What the heck have I just watched? Is this running on current generation hardware? :oops::oops::oops:

The amount of geometry detail in this first video is simply staggering. No video game comes anywhere close to this. Will have to read that pdf later, but I expect it to contain a recipe for something to do with dark magic.
 
during development sure, but I dont see how you couldnt create simple textures at runtime from a cooked "texel database" or virtual textures.
This is from the linked pdf:
I understand that as baking in lighting information into textures, and I think you could just map out the geometry offline/or just once runtime without handling those "megatextures" every frame like id does.

I don't know. Party of the slide presentation is about generating the mips and compressing the virtual textures to fit on a DVD. Maybe I'm misunderstanding.

"Having a single virtual texture space for all our assets makes life really easy, and
simplifies a lot of our material and shader code"
 
I don't know. Party of the slide presentation is about generating the mips and compressing the virtual textures to fit on a DVD. Maybe I'm misunderstanding.

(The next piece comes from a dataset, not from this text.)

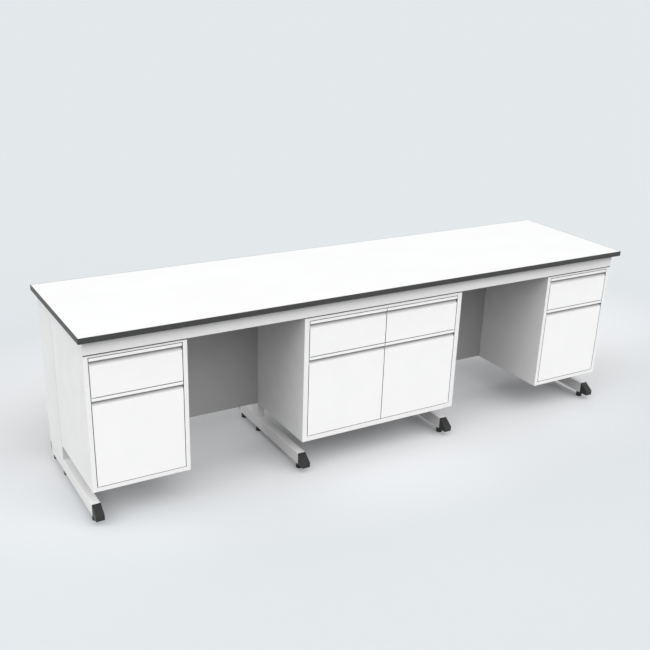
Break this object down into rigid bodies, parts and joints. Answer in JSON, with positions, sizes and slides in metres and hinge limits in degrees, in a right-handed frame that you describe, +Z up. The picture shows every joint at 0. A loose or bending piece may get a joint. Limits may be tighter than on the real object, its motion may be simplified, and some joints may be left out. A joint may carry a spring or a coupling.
{
  "type": "laboratory bench",
  "caption": "Steel-framed laboratory bench with a white worktop, dark edge, two knee spaces and suspended cabinets with drawers over doors",
  "frame": {"origin": "on the floor under the middle of the worktop", "axes": "+X along the bench to the right seen from the front, +Y to the back, +Z up"},
  "size_m": [3, 0.75, 0.9],
  "materials": {
    "worktop_white": "smooth matt white laminate",
    "edge_charcoal": "charcoal edge band, satin",
    "core_board": "dense dark board core",
    "frame_grey": "light grey powder-coated steel tube",
    "sheet_white": "white powder-coated steel sheet",
    "cabinet_white": "white melamine-faced board, matt",
    "front_white": "white lacquered board, satin",
    "drawer_grey": "pale grey powder-coated steel tray",
    "runner_zinc": "zinc-plated steel",
    "black_plastic": "black moulded plastic, fine grain",
    "foot_black": "black coated steel",
    "screw_zinc": "zinc-plated screw steel"
  },
  "bodies": {
    "bench": {"worktop_core": "core_board", "worktop_surface": "worktop_white", "edge_band": "edge_charcoal", "end_frame_left": "frame_grey", "inner_frame_left": "frame_grey", "inner_frame_right": "frame_grey", "end_frame_right": "frame_grey", "long_rails": "frame_grey", "support_rails": "frame_grey", "front_fascia": "sheet_white", "back_panels": "sheet_white", "service_covers": "sheet_white", "toe_caps": "black_plastic", "rail_rear_caps": "black_plastic", "left_cabinet_sides": "cabinet_white", "left_cabinet_bottom": "cabinet_white", "left_cabinet_top": "cabinet_white", "left_cabinet_back": "cabinet_white", "centre_cabinet_sides": "cabinet_white", "centre_cabinet_bottom": "cabinet_white", "centre_cabinet_top": "cabinet_white", "centre_cabinet_back": "cabinet_white", "right_cabinet_sides": "cabinet_white", "right_cabinet_bottom": "cabinet_white", "right_cabinet_top": "cabinet_white", "right_cabinet_back": "cabinet_white", "left_cabinet_shelf": "cabinet_white", "right_cabinet_shelf": "cabinet_white", "centre_cabinet_shelves": "cabinet_white", "centre_cabinet_partition": "cabinet_white", "cabinet_screws": "screw_zinc", "worktop_screws": "screw_zinc", "sheet_screws": "screw_zinc", "shelf_pins": "screw_zinc", "drawer_runners": "runner_zinc", "door_pivots_and_catches": "runner_zinc"},
    "drawer_left_body": {"drawer_left_front": "front_white", "drawer_left_box": "drawer_grey"},
    "drawer_centre_left_body": {"drawer_centre_left_front": "front_white", "drawer_centre_left_box": "drawer_grey"},
    "drawer_centre_right_body": {"drawer_centre_right_front": "front_white", "drawer_centre_right_box": "drawer_grey"},
    "drawer_right_body": {"drawer_right_front": "front_white", "drawer_right_box": "drawer_grey"},
    "door_left_body": {"door_left": "front_white"},
    "door_centre_left_body": {"door_centre_left": "front_white"},
    "door_centre_right_body": {"door_centre_right": "front_white"},
    "door_right_body": {"door_right": "front_white"},
    "foot_end_frame_left_front_body": {"foot_end_frame_left_front": "foot_black"},
    "foot_end_frame_left_middle_body": {"foot_end_frame_left_middle": "foot_black"},
    "foot_end_frame_left_rear_body": {"foot_end_frame_left_rear": "foot_black"},
    "foot_inner_frame_left_front_body": {"foot_inner_frame_left_front": "foot_black"},
    "foot_inner_frame_left_middle_body": {"foot_inner_frame_left_middle": "foot_black"},
    "foot_inner_frame_left_rear_body": {"foot_inner_frame_left_rear": "foot_black"},
    "foot_inner_frame_right_front_body": {"foot_inner_frame_right_front": "foot_black"},
    "foot_inner_frame_right_middle_body": {"foot_inner_frame_right_middle": "foot_black"},
    "foot_inner_frame_right_rear_body": {"foot_inner_frame_right_rear": "foot_black"},
    "foot_end_frame_right_front_body": {"foot_end_frame_right_front": "foot_black"},
    "foot_end_frame_right_middle_body": {"foot_end_frame_right_middle": "foot_black"},
    "foot_end_frame_right_rear_body": {"foot_end_frame_right_rear": "foot_black"}
  },
  "joints": [
    {"name": "drawer_left_slide", "type": "slide", "parent": "bench", "child": "drawer_left_body", "axis": [0, -1, 0], "range_m": [0, 0.3]},
    {"name": "drawer_centre_left_slide", "type": "slide", "parent": "bench", "child": "drawer_centre_left_body", "axis": [0, -1, 0], "range_m": [0, 0.3]},
    {"name": "drawer_centre_right_slide", "type": "slide", "parent": "bench", "child": "drawer_centre_right_body", "axis": [0, -1, 0], "range_m": [0, 0.3]},
    {"name": "drawer_right_slide", "type": "slide", "parent": "bench", "child": "drawer_right_body", "axis": [0, -1, 0], "range_m": [0, 0.3]},
    {"name": "door_left_hinge", "type": "hinge", "parent": "bench", "child": "door_left_body", "pos_m": [-1.444, -0.33, 0.4], "axis": [0, 0, -1], "range_deg": [0, 110]},
    {"name": "door_centre_left_hinge", "type": "hinge", "parent": "bench", "child": "door_centre_left_body", "pos_m": [-0.414, -0.33, 0.4], "axis": [0, 0, -1], "range_deg": [0, 110]},
    {"name": "door_centre_right_hinge", "type": "hinge", "parent": "bench", "child": "door_centre_right_body", "pos_m": [0.414, -0.33, 0.4], "axis": [0, 0, 1], "range_deg": [0, 110]},
    {"name": "door_right_hinge", "type": "hinge", "parent": "bench", "child": "door_right_body", "pos_m": [1.444, -0.33, 0.4], "axis": [0, 0, 1], "range_deg": [0, 110]},
    {"name": "foot_end_frame_left_front_screw", "type": "slide", "parent": "bench", "child": "foot_end_frame_left_front_body", "axis": [0, 0, -1], "range_m": [0, 0.015]},
    {"name": "foot_end_frame_left_middle_screw", "type": "slide", "parent": "bench", "child": "foot_end_frame_left_middle_body", "axis": [0, 0, -1], "range_m": [0, 0.015]},
    {"name": "foot_end_frame_left_rear_screw", "type": "slide", "parent": "bench", "child": "foot_end_frame_left_rear_body", "axis": [0, 0, -1], "range_m": [0, 0.015]},
    {"name": "foot_inner_frame_left_front_screw", "type": "slide", "parent": "bench", "child": "foot_inner_frame_left_front_body", "axis": [0, 0, -1], "range_m": [0, 0.015]},
    {"name": "foot_inner_frame_left_middle_screw", "type": "slide", "parent": "bench", "child": "foot_inner_frame_left_middle_body", "axis": [0, 0, -1], "range_m": [0, 0.015]},
    {"name": "foot_inner_frame_left_rear_screw", "type": "slide", "parent": "bench", "child": "foot_inner_frame_left_rear_body", "axis": [0, 0, -1], "range_m": [0, 0.015]},
    {"name": "foot_inner_frame_right_front_screw", "type": "slide", "parent": "bench", "child": "foot_inner_frame_right_front_body", "axis": [0, 0, -1], "range_m": [0, 0.015]},
    {"name": "foot_inner_frame_right_middle_screw", "type": "slide", "parent": "bench", "child": "foot_inner_frame_right_middle_body", "axis": [0, 0, -1], "range_m": [0, 0.015]},
    {"name": "foot_inner_frame_right_rear_screw", "type": "slide", "parent": "bench", "child": "foot_inner_frame_right_rear_body", "axis": [0, 0, -1], "range_m": [0, 0.015]},
    {"name": "foot_end_frame_right_front_screw", "type": "slide", "parent": "bench", "child": "foot_end_frame_right_front_body", "axis": [0, 0, -1], "range_m": [0, 0.015]},
    {"name": "foot_end_frame_right_middle_screw", "type": "slide", "parent": "bench", "child": "foot_end_frame_right_middle_body", "axis": [0, 0, -1], "range_m": [0, 0.015]},
    {"name": "foot_end_frame_right_rear_screw", "type": "slide", "parent": "bench", "child": "foot_end_frame_right_rear_body", "axis": [0, 0, -1], "range_m": [0, 0.015]}
  ]
}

"Having a single virtual texture space for all our assets makes life really easy, and
simplifies a lot of our material and shader code"
I havent red through the whole presentation, so Im probably wrong on this :smile:
 
What the heck have I just watched? Is this running on current generation hardware? :oops::oops::oops:

The amount of geometry detail in this first video is simply staggering. No video game comes anywhere close to this. Will have to read that pdf later, but I expect it to contain a recipe for something to do with dark magic.
I know I may sometimes have an odd sense of humor, but even I think that's funny!

I think the only recipe to success is that Molly hasn't been involved much, I guess. They kept it silent, much on the contrary to the typical overpromising and underdelivering of the Mollyneaux.

Be glad that he has a lot of capable people around working in the company, if that helps!